Many forms of communism had been proposed before Marx and his colleague Friedrich Engeis took it up in The Communist Manifesto in 1848. For example, in 1516 English writer and politician Thomas More sketched out a society based on common ownership of property in his book Utopia, and various communist communities had already cropped up in Europe and the United States by the early 19th century.

Marx's point, however, was that communism would be adopted en masse as workers throughout the world revolted against their governments and overthrew them to institute a fairer society. His rationale for this was that the existing system of capitalism was patently unfair, the rich -- with more capital (possessions) -- becoming richer at the expense of the average worker. He claimed that human history was a history of class struggle, with conflict between the aristocracy and the rising bourgeoisie (the capitalist middle class, who increasingly owned the means of production) giving way to a new conflict between the bourgeoisie and the proletariat (the working classes who labor for them).

At the heart of Marx's theories was the labor theory of value. This idea, laid out in Das Kapital (1867), states that a commodity is worth the amount of time it takes for someone to make it. So, for instance, a jacket that takes twice as long as a pair of trousers to stitch and sew ought to be worth twice as much. However, he argued, those who ran companies pocketed disproportionate amounts of the profits themselves. The reason bosses get away with this, Marx argued, is that they own the means of production and so are able to exploit their workers. There are question marks over how well the labor theory of value holds up. However, the broad thrust remains undiminished: that there is a major divide between the wealth and opportunity of those who own land and capital and of those who do not.

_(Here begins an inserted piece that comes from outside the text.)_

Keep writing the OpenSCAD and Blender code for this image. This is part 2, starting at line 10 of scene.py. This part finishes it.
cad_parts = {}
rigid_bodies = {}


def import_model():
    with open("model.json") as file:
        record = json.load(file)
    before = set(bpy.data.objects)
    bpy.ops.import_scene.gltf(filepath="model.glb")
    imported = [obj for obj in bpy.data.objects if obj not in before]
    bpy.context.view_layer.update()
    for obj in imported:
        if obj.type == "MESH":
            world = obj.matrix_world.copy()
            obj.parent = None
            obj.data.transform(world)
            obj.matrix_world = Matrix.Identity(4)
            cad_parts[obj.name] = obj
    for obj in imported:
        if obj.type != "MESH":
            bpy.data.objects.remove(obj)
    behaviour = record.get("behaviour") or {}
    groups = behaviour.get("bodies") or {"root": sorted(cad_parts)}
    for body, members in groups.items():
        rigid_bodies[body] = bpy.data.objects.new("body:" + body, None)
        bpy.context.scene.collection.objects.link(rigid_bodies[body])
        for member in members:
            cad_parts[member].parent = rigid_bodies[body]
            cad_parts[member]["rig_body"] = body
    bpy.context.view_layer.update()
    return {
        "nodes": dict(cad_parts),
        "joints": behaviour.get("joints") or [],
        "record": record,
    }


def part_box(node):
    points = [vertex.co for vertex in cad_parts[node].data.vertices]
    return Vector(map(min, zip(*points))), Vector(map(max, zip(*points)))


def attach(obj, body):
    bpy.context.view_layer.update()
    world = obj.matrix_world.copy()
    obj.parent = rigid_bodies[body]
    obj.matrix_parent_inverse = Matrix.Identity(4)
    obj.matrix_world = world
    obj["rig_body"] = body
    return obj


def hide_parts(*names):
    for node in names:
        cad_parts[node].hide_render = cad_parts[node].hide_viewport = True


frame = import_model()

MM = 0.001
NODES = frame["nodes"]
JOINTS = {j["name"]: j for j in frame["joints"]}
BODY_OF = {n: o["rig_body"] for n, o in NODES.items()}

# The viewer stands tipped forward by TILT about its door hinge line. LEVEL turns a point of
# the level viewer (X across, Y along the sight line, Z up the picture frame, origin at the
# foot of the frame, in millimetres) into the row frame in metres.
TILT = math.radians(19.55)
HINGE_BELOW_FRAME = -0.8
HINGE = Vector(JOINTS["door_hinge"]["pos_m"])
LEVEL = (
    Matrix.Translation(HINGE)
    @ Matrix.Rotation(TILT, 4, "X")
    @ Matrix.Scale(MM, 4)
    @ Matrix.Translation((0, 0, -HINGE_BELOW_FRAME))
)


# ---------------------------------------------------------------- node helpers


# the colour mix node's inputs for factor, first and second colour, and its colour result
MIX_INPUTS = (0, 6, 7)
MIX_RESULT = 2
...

Anyone reading the Communist Manifesto today might be surprised that the world it describes existed over a century and a half ago. It appears to be a very modern world, a world of globalization, downsizing, massive international corporations and so forth. Marx painted a picture in which competition between capitalists would become so ferocious that eventually most would either go bankrupt or find themselves taken over by others, leaving only a small band of monopolies controlling almost the entire production system, which in turn would have almost limitless power to exploit workers. He also predicted that since capitalism was inherently chaotic, it would be prone to ever-larger booms and busts over time, causing a series of major economic slumps and large rises in unemployment. This -- coupled with the daily drudgery of doing the same repetitive job -- would eventually become too much for the proletariat to bear, and revolution would ensue.

Communism in the Modern World

At one stage in the 20th century around half the world's population lived under governments that claimed Marx as their guiding political light. However, by the end of the century only a couple of unreconstructed dictatorships remained pure communist nations. Why did the theory not stand the test of time?

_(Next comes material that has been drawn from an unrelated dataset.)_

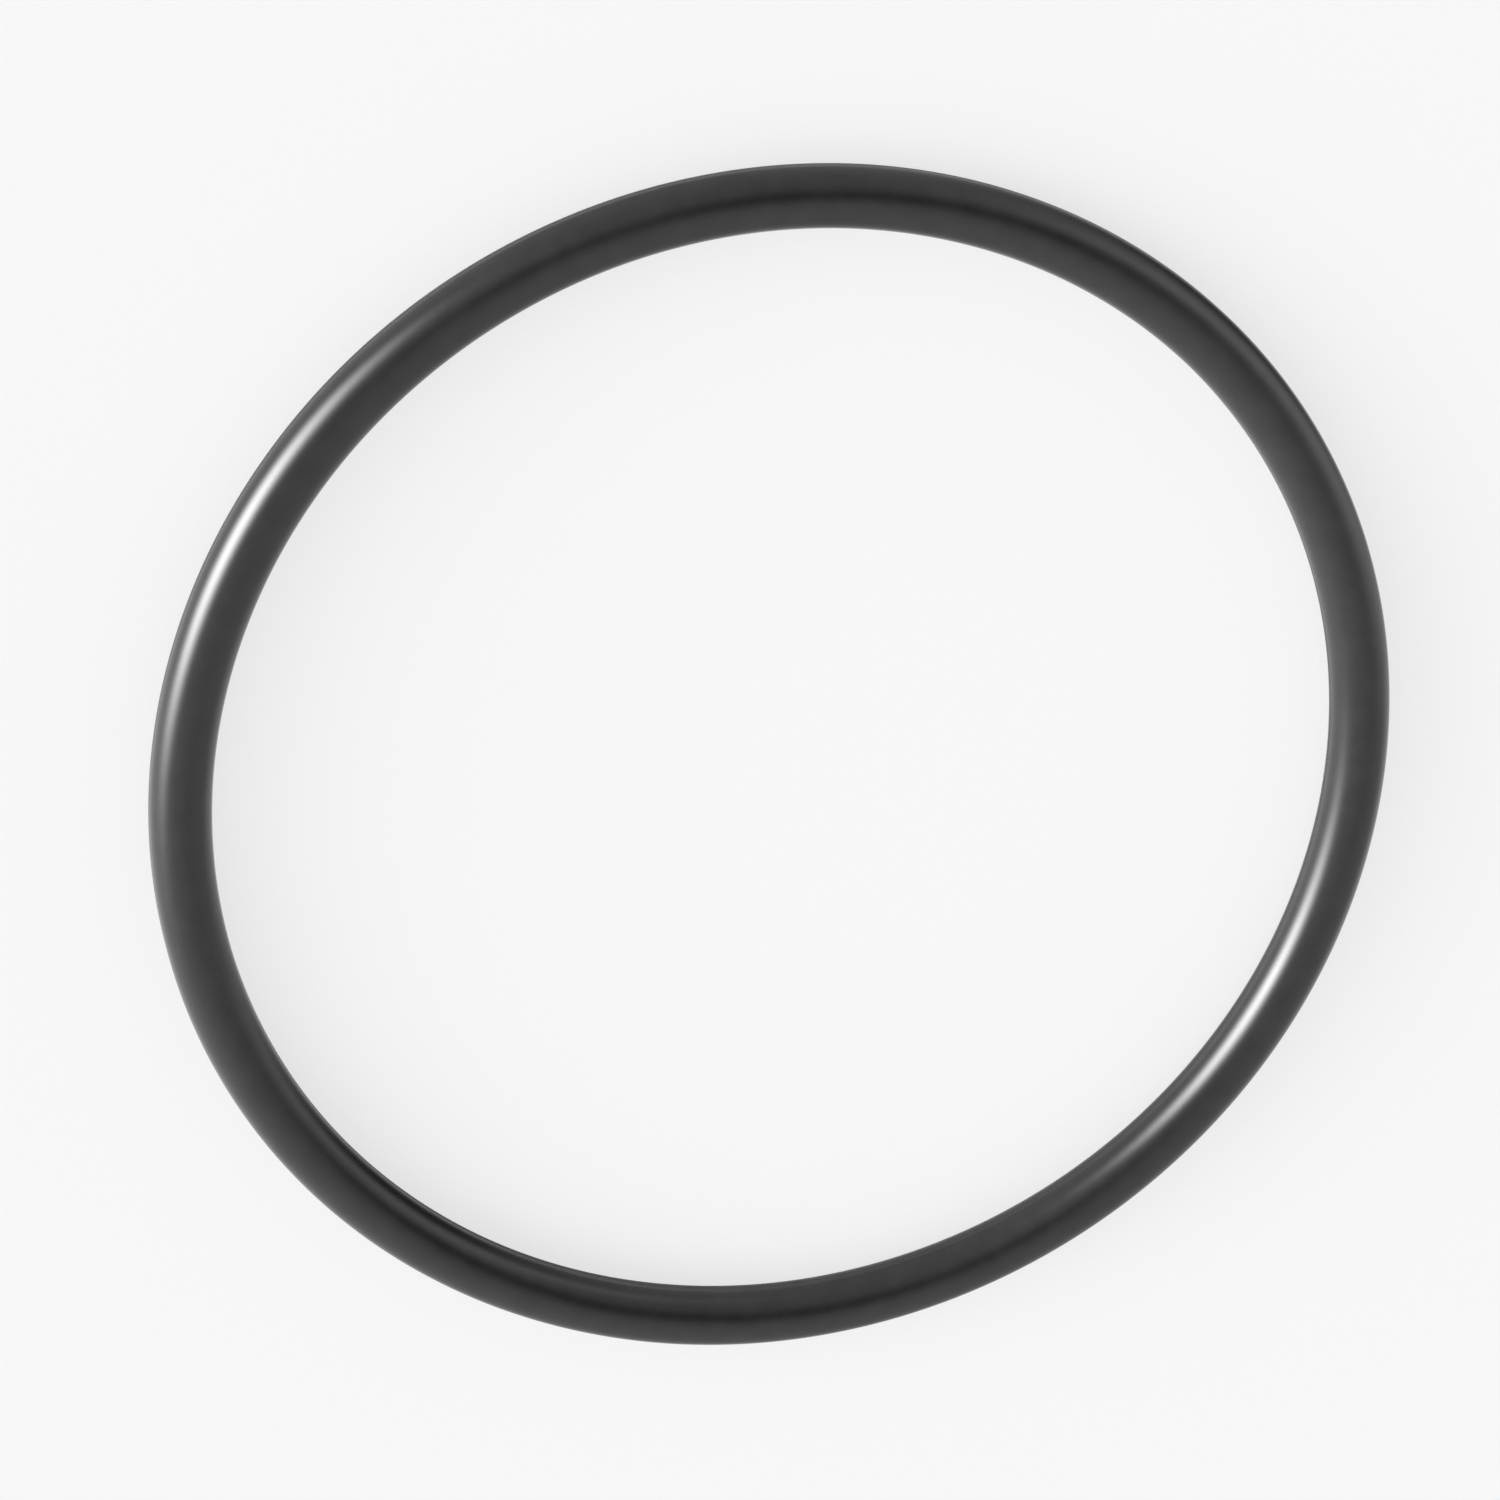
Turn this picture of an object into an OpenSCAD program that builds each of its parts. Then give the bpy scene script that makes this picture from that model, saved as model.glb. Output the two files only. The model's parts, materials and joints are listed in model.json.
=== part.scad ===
// Rubber o-ring, relaxed and lying flat: one endless ring of round section, moulded in two halves.
// Millimetres. The origin is the middle of the ring, halfway up the section, and +Z is its axis.
// The mould halves meet at mid-height. Their flash is trimmed off inside and outside the ring,
// which leaves a narrow cylindrical land at each place: the two seats that the ring is sized by.

/* [Ring] */
// Inside diameter of the relaxed ring, across the inner land
inner_d = 48.9; // [20:0.1:120]
// Diameter of the round section, which is also the ring's height when it lies flat
section_d = 2.62; // [1.6:0.01:7]

/* [Parting line] */
// Height of the land that trimming leaves where the mould halves met
land_h = 0.3; // [0.1:0.05:0.6]

/* [Hidden] */
rubber = [0.16, 0.16, 0.165];

// Half of the land is one leg, and the section's radius is the longest side, of a right triangle
section_r = section_d / 2;
land_from_middle = sqrt(pow(section_r, 2) - pow(land_h / 2, 2));
middle_r = inner_d / 2 + land_from_middle;

// Smoothness of the section and of the ring
section_facets = 96;
ring_facets = 240;

// Round section with its two sides trimmed flat at the parting line
module trimmed_section() {
    intersection() {
        circle(r = section_r, $fn = section_facets);
        square([2 * land_from_middle, 2 * section_d], center = true);
    }
}

module o_ring() {
    color(rubber)
        rotate_extrude($fn = ring_facets)
            translate([middle_r, 0])
                trimmed_section();
}

o_ring();
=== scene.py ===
import json
import math

import bmesh
import bpy
from mathutils import Matrix, Vector, noise


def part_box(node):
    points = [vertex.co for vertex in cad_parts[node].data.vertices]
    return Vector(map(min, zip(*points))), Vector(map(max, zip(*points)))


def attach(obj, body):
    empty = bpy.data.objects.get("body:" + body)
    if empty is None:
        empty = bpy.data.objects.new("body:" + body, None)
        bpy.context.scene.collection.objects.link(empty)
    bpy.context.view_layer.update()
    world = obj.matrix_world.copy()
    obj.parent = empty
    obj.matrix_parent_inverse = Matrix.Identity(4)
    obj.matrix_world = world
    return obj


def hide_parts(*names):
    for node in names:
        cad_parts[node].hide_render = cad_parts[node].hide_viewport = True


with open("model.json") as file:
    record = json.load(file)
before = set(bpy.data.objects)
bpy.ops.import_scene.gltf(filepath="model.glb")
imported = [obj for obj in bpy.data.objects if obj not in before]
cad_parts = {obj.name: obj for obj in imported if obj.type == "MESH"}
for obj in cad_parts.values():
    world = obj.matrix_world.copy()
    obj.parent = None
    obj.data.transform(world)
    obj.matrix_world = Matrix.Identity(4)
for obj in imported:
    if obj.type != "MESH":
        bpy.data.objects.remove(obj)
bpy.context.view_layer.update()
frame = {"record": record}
cadNode = "o_ring"
mm = 0.001


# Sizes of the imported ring

def mountSize(name, size):
    mount = next(m for m in frame["record"]["mounts"] if m["name"] == name)
    return mount["dims"][size] * mm


ringLow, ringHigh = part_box(cadNode)
sectionRadius = (ringHigh.z - ringLow.z) / 2
innerRadius = mountSize("inner_land", "r_mm")
outerRadius = mountSize("outer_land", "r_mm")
landHalf = mountSize("inner_land", "length_mm") / 2
middleRadius = (innerRadius + outerRadius) / 2
print(f"frame: middle radius {middleRadius / mm:.3f} mm, "
      f"section radius {sectionRadius / mm:.3f} mm")


# The camera, at the photo's angle to the ring

cameraView = {
    "lens": 108.416,          # mm, on a sensor 36 mm wide
    "sensor": 36.0,
    "clip": (5 * mm, 20),
    "back": 3.38711,          # in middle radii, from the ring's centre towards the camera
    "up": 6.64913,
    "lookAt": (0.00304594, 0.44455479, -0.89574648),  # directions, before the turn
    "right": (-0.85329518, 0.46821927, 0.22947344),
    # degrees round the ring's axis, for camera and studio together: the ring is alike all round,
    # and with this turn no side is looked at straight against the low light
    "turn": -66,
}
studioTurn = Matrix.Rotation(math.radians(cameraView["turn"]), 4, "Z")


def makeCamera(view):
    data = bpy.data.cameras.new("photoCamera")
    data.lens = view["lens"]
    data.sensor_width = view["sensor"]
    data.clip_start, data.clip_end = view["clip"]
    camera = bpy.data.objects.new("photoCamera", data)
    bpy.context.scene.collection.objects.link(camera)
    forward = Vector(view["lookAt"]).normalized()
    right = Vector(view["right"]).normalized()
    up = right.cross(forward)
    turn = Matrix((right, up, -forward)).transposed().to_4x4()
    place = Matrix.Translation(Vector((0, -view["back"], view["up"])) * middleRadius)
    camera.matrix_world = studioTurn @ place @ turn
    bpy.context.scene.camera = camera


makeCamera(cameraView)
print("camera: in place")


# Helpers for node trees

mixSockets = {"FLOAT": (2, 3, 0), "RGBA": (6, 7, 2)}  # both inputs and the output, by kind of value


def addNode(tree, kind, **values):
    node = tree.nodes.new(kind)
    for name, value in values.items():
        setattr(node, name, value)
    return node


def feed(tree, socket, value):
    # another node's output is joined, a plain value is set
    if isinstance(value, bpy.types.NodeSocket):
        tree.links.new(value, socket)
    else:
        socket.default_value = value


def mathNode(tree, operation, *values):
    node = addNode(tree, "ShaderNodeMath", operation=operation)
    for socket, value in zip(node.inputs, values):
        feed(tree, socket, value)
    return node.outputs[0]


def noiseNode(tree, place, scale, detail, roughness):
    node = addNode(tree, "ShaderNodeTexNoise")
    feed(tree, node.inputs["Vector"], place)
    feed(tree, node.inputs["Scale"], scale)
    feed(tree, node.inputs["Detail"], detail)
    feed(tree, node.inputs["Roughness"], roughness)
    return node.outputs["Fac"]


def rangeNode(tree, value, fromRange, toRange, interpolation="LINEAR"):
    node = addNode(tree, "ShaderNodeMapRange", interpolation_type=interpolation)
    names = ("Value", "From Min", "From Max", "To Min", "To Max")
    for name, given in zip(names, (value, *fromRange, *toRange)):
        feed(tree, node.inputs[name], given)
    return node.outputs["Result"]


def mixNode(tree, kind, share, first, second):
    node = addNode(tree, "ShaderNodeMix", data_type=kind)
    firstAt, secondAt, resultAt = mixSockets[kind]
    for at, value in ((0, share), (firstAt, first), (secondAt, second)):
        feed(tree, node.inputs[at], value)
    return node.outputs[resultAt]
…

In part, because Marx was wrong about the eventual evolution of capitalism. It has not descended into a monopolistic system -- at least not yet -- thanks in part to government regulation and in part to the invisible hand. The world did not become overrun with the unemployed, and, although booms and busts have continued, government control is as much to blame for these as unbridled capitalist forces.

Few if any of the countries that embraced communism following socialist revolutions could strictly be said to fit Marx's criteria -- they were mostly agrarian, low-income, undeveloped nations, such as Russia and China.
The 20th-century experiments with Marxism also underlined its inherent flaws. Most important of all, central control over an economy has proven immensely difficult to pull off -- if not impossible. When the Iron Curtain fell in the 1990s and the former Soviet states were opened up to Western eyes, it became clear that, for all the bombast of the Cold War years, they were painfully underdeveloped.

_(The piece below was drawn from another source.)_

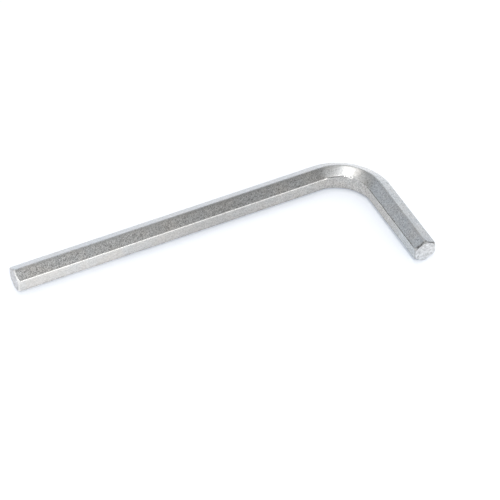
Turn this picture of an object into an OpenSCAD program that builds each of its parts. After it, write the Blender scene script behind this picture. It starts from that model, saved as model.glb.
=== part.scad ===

While the forces of supply and demand created dynamic economies that generated wealth at a rapid rate, the staid, centrally controlled systems in the Soviet Union and China stifled innovation. Without competition between companies -- the fundamental driving force of free markets -- the economy simply trundled along, pushed forward by bureaucrats. There was only one area where the Soviets truly excelled: military and aeronautic innovation. Tellingly, this was the only field in which there was outright competition -- in this case with the West in the Cold War.